Epic Abstraction: Pollock to Herrera, The Metropolitan Museum of Art, New York, opens 17 December.

Time for Tintoretto

Jacopo Tintoretto, Portrait of an Elderly Bearded Man, Head and Shoulders, circa 1570. Courtesy: Private collection JT.008.

The Venetian painter Tintoretto has been overlooked for much of the 20th century, but a string of shows this year celebrating the 500th anniversary of the artist’s birth has returned him to the spotlight. Curators at the Met are focusing on a little-known aspect of his practice: small-scale informal portrait heads, which are drawn from US and European collections. “The paintings on display are heads or bust-length studies. They are profound and sometimes startlingly modern explorations of individual characters of real psychological penetration,” says Andrea Bayer, the Met’s interim deputy director for collections and administration. The show features 22 works in total, and explores the complex working relationship between Tintoretto and his son Domenico. The drawings reveal the ways their artistic practices converge and diverge, says Alison Manges Nogueira, associate curator in the Robert Lehman Collection. “For both artists, the dramatic expression of the human form was of central concern.”

Celebrating Tintoretto: Portrait Paintings and Studio Drawings, The Metropolitan Museum of Art, New York, 16 October–27 January 2019.

Unfolding Nauman

Bruce Nauman, White Anger, Red Danger, Yellow Peril, Black Death, 1984. Artwork: 2018 Bruce Nauman/Artists Rights Society (ARS), New York. Photo: 2018 The Museum of Modern Art, New York.

A touring retrospective of works by Bruce Nauman, the man considered the grandfather of conceptual art, arrives in New York after a stint at the Schaulager in Basel. Spanning more than 40 years, the show proceeds chronologically, featuring seminal pieces such as the immersive installation Contrapposto Studies, i through vii, 2015–16, and the neon work Sex and Death by Murder and Suicide, 1985. “The emphasis on Bruce’s extraordinary agility on paper remains: the New York presentation includes 75 drawings and prints from all phases of the artist’s career,” says co-curator Kathy Halbreich.
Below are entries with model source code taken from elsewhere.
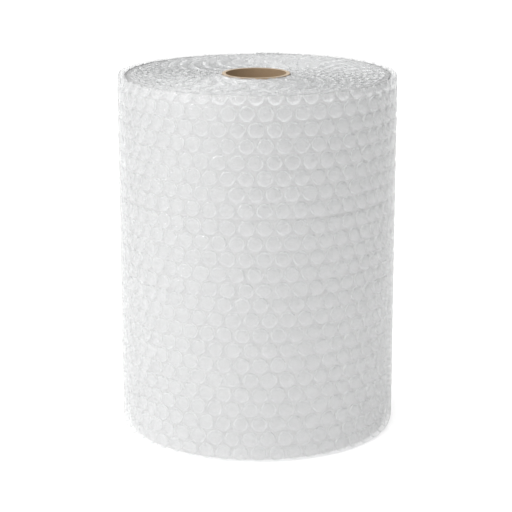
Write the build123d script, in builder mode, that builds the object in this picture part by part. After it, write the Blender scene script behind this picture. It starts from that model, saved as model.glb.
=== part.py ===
from build123d import *
import math
import os

# A roll of air-bubble cushioning film, standing on its end. One long strip of film is wound
# in a spiral on a plain cardboard tube. Millimetres, +Z up along the tube's axis, with the
# origin on that axis in the plane that the roll stands on.

# --- the wound film -----------------------------------------------------------------------
roll_diameter = 194.4  # across the finished roll, through its free end
film_width = 250.0  # slit width of the film, which is the roll's height
film_height = 4.0  # nominal height of the film with its bubbles, as wound under light tension
turn_gap = 0.35  # free space left between one turn and the next

# --- the tube it is wound on --------------------------------------------------------------
core_bore = 42.0  # inner diameter
core_wall = 2.5
core_clearance = 0.3  # between the tube and the first turn

# --- sizes that follow --------------------------------------------------------------------
core_diameter = core_bore + 2 * core_wall
core_length = film_width  # the tube is cut flush with the film's edges
winding_radius = core_diameter / 2 + core_clearance  # inner face of the first half-turn

# The spiral is drawn as half circles whose centres change sides by half a turn's pitch. An
# even number of them puts both ends of the strip at the back, and the pitch is the nominal
# height of the film, drawn in or let out so that the last turn meets the roll's diameter.
winding_space = roll_diameter / 2 - winding_radius + turn_gap
half_turns = 2 * round((winding_space / (film_height / 2) - 1) / 2)
half_pitch = winding_space / (half_turns + 1)
strip_height = 2 * half_pitch - turn_gap


def half_turn(number, offset):
    """One half circle of the spiral, moved outwards by offset from the strip's inner face."""
    on_left = number % 2 == 0
    centre = (0, 0) if on_left else (0, half_pitch)
    radius = winding_radius + number * half_pitch + offset
    return centre, radius, 90 if on_left else -90


# --- cardboard tube -----------------------------------------------------------------------
with BuildPart() as core_tube:
    with BuildSketch():
        Circle(core_diameter / 2)
        Circle(core_bore / 2, mode=Mode.SUBTRACT)
    extrude(amount=core_length)

# --- bubble film --------------------------------------------------------------------------
with BuildPart() as bubble_film:
    with BuildSketch() as strip:
        with BuildLine():
            for number in range(half_turns):
                centre, radius, start = half_turn(number, 0)
                inner = CenterArc(centre, radius, start, 180)
                centre, radius, start = half_turn(number, strip_height)
                outer = CenterArc(centre, radius, start, 180)
                if number == 0:
                    Line(inner @ 0, outer @ 0)
            Line(inner @ 1, outer @ 1)
        make_face()
    extrude(amount=film_width)

# --- files --------------------------------------------------------------------------------
core_tube.part.label = "core_tube"
bubble_film.part.label = "bubble_film"

os.makedirs("parts", exist_ok=True)
export_step(core_tube.part, "parts/core_tube.step")
export_step(bubble_film.part, "parts/bubble_film.step")

strip_length = sum(
    math.pi * (half_turn(number, strip_height / 2)[1]) for number in range(half_turns)
)
print("turns", half_turns / 2, "pitch", round(2 * half_pitch, 4))
print("strip height", round(strip_height, 4), "length", round(strip_length, 1))
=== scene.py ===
"""A roll of air-bubble cushioning film on a cardboard tube, built around its CAD frame.

The film is made flat, as it comes off the machine, and then wound: x runs along the strip from
its free end, y is the height above the table and z is how far a point stands out of the flat
outer film. Metres throughout.
"""

import math
from collections import namedtuple

import bmesh
import bpy
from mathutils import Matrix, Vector


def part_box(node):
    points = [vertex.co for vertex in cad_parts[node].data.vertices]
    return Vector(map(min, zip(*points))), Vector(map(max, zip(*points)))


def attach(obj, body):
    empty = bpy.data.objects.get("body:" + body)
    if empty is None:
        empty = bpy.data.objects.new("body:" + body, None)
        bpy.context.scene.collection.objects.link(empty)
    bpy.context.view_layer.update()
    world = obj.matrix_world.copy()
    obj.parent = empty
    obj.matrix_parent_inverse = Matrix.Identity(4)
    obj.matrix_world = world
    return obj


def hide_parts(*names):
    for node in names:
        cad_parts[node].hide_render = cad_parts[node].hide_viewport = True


MM = 0.001
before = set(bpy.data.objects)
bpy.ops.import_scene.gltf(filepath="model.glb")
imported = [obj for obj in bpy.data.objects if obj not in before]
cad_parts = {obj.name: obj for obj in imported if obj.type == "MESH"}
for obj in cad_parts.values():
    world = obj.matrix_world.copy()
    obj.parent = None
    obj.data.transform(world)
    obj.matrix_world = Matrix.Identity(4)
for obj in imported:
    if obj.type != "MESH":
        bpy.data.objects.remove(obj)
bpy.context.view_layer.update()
film_low, film_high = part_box("bubble_film")
tube_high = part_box("core_tube")[1]

# --- the winding, read back from the frame ---------------------------------------------------
roll_height = film_high.z
roll_radius = (film_high.y - film_low.y) / 2
half_pitch = film_high.y - roll_radius
tube_radius = tube_high.x
half_turns = round((roll_radius - tube_radius) / half_pitch) - 1
outer_turn = math.pi * (2 * roll_radius - half_pitch)
strip_length = sum(math.pi * (roll_radius - i * half_pitch) for i in range(half_turns))

# --- the film --------------------------------------------------------------------------------
bubble_pitch = 12.2 * MM
bubble_radius = 5.35 * MM
bubble_depth = 3.45 * MM
lens_rise = 0.62 * MM  # how far the outer film bulges over a bubble
lens_fullness = 0.6  # the power that shapes a bulge, where less is fuller
weld_groove = 0.12 * MM
weld_width = 0.12  # of a bubble's radius, to each side
film_overlap = 16 * MM  # how far the outer turn is carried on under its own free end
free_end = 0.0  # where the strip starts
place_scatter = 0.12 * MM  # how far a bubble may sit from its place in the row
bubble_dents = 0.16 * MM
dent_size = 5 * MM
cup_clearance = 0.05 * MM  # how far a bubble's mouth stays below the outer film
cup_widths = (0.97, 1.02)  # smallest and largest, as shares of the size given here
cup_depths = (0.86, 1.04)

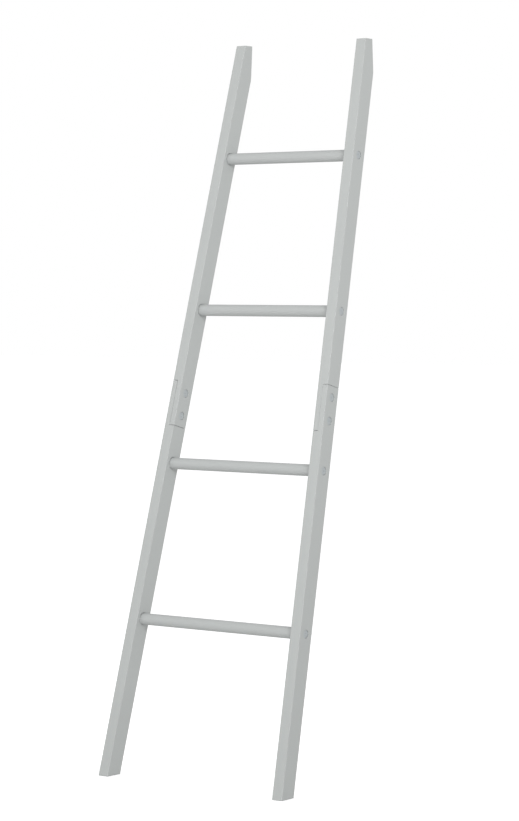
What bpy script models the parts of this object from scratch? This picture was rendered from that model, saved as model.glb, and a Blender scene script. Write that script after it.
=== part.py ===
"""A leaning blanket ladder: two bolted rails joined by four dowel rungs, as it stands against a wall.

Metres, +Z up. The origin is on the floor, under the middle of the ladder's bounding box. +X is to the right
of someone facing the ladder, and +Y points to the wall that its top rests on.

Three kinds of frame hold the pieces. The ladder frame leans with the ladder: X across, Z up the slope,
Y through it towards the wall. Each side frame is one rail's own: X out of the ladder, Z up the rail, from
the middle of its foot. A turned piece has its axis along X, with its head at +X.
"""

import math

import bmesh
import bpy
from mathutils import Vector

# The whole ladder.
HEIGHT = 1.582                # floor to the rails' tops
FOOT_WIDTH = 0.484            # outside the rails, on the floor
TOP_WIDTH = 0.346             # outside the rails, at their tops
LEAN = math.radians(13.9)     # of the ladder, from upright
WALL_FLAT_HEIGHT = 0.073      # the upright flat at each rail's top that lies on the wall

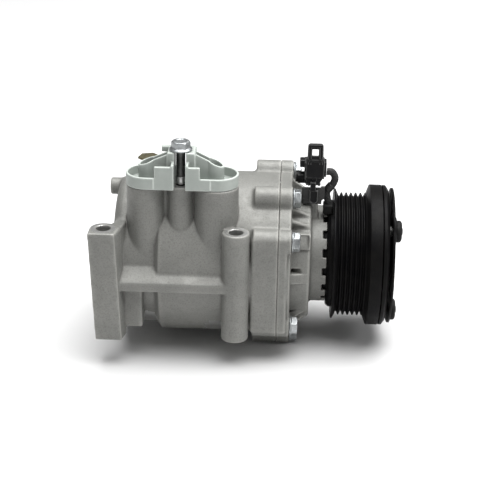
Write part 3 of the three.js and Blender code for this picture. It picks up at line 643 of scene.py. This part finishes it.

How does this show differ from the 1994 retrospective also co-organised by Halbreich? “I think there is a greater emotional range,” she says. “That was purposeful, but also simply a matter of how life unfolds, or at least how Bruce’s has.”

Bruce Nauman: Disappearing Acts, Museum of Modern Art, New York, 21 October–18 February 2019; MoMA PS1, New York, 21 October–25 February 2019.


Getting There

For visitors travelling from afar, Sotheby's private aviation partner Sentient Jet can provide a seamless, customized experience to ensure you maximize this art-packed season in New York. Visitors are welcome to visit sentient.com/sothebys to enquire.


More Exhibitions to See

Sarah Lucas, Get Hold of This, 1994. Photo: Sarah Lucas. Courtesy Sadie Coles HQ, London.

Sarah Lucas: Au Naturel
New Museum, until 20 January 2019
The Young British Artist brings her brand of surreal and sexual art to the New Museum for her first survey show in the US. More than 150 works are on display, including the famous 1996 image Self Portrait with Fried Eggs and biomorphic sculptures such as the stuffed-stocking Bunnies, 1997–ongoing, and pieces from her Penetralia series, 2008–ongoing.

It’s alive! Frankenstein at 200
Morgan Library & Museum, 12 October–27 January 2019
The story of Frankenstein, the monster created 200 years ago by Mary Shelley that has seeped into the public consciousness, is told at the Morgan Library in an exhibition of artworks, publicity stills, comic books and movie memorabilia, including portions of the original manuscript and Henry Fuseli’s 1781 masterpiece The Nightmare.


Luigi Valadier: Splendor in Eighteenth-Century Rome
The Frick Collection, 31 October–20 January 2019
Silver plates, tureens, salt cellars and other tableware by Luigi Valadier feature in this wide-ranging survey that reflects the 18th-century Italian silversmith’s technical innovations. The exhibition also demonstrates how he dabbled in different styles, from Baroque to Rococo.

RH Quaytman: + x, Chapter 34
Solomon R Guggenheim Museum, 12 October–3 February 2019
The US artist RH Quaytman presents a new group of paintings in conjunction with a selection of works by Hilma af Klint (1862–1944). “In these new paintings, Quaytman engages [with] the Swedish artist’s aesthetic language and spiritually charged subject matter,” the organisers say.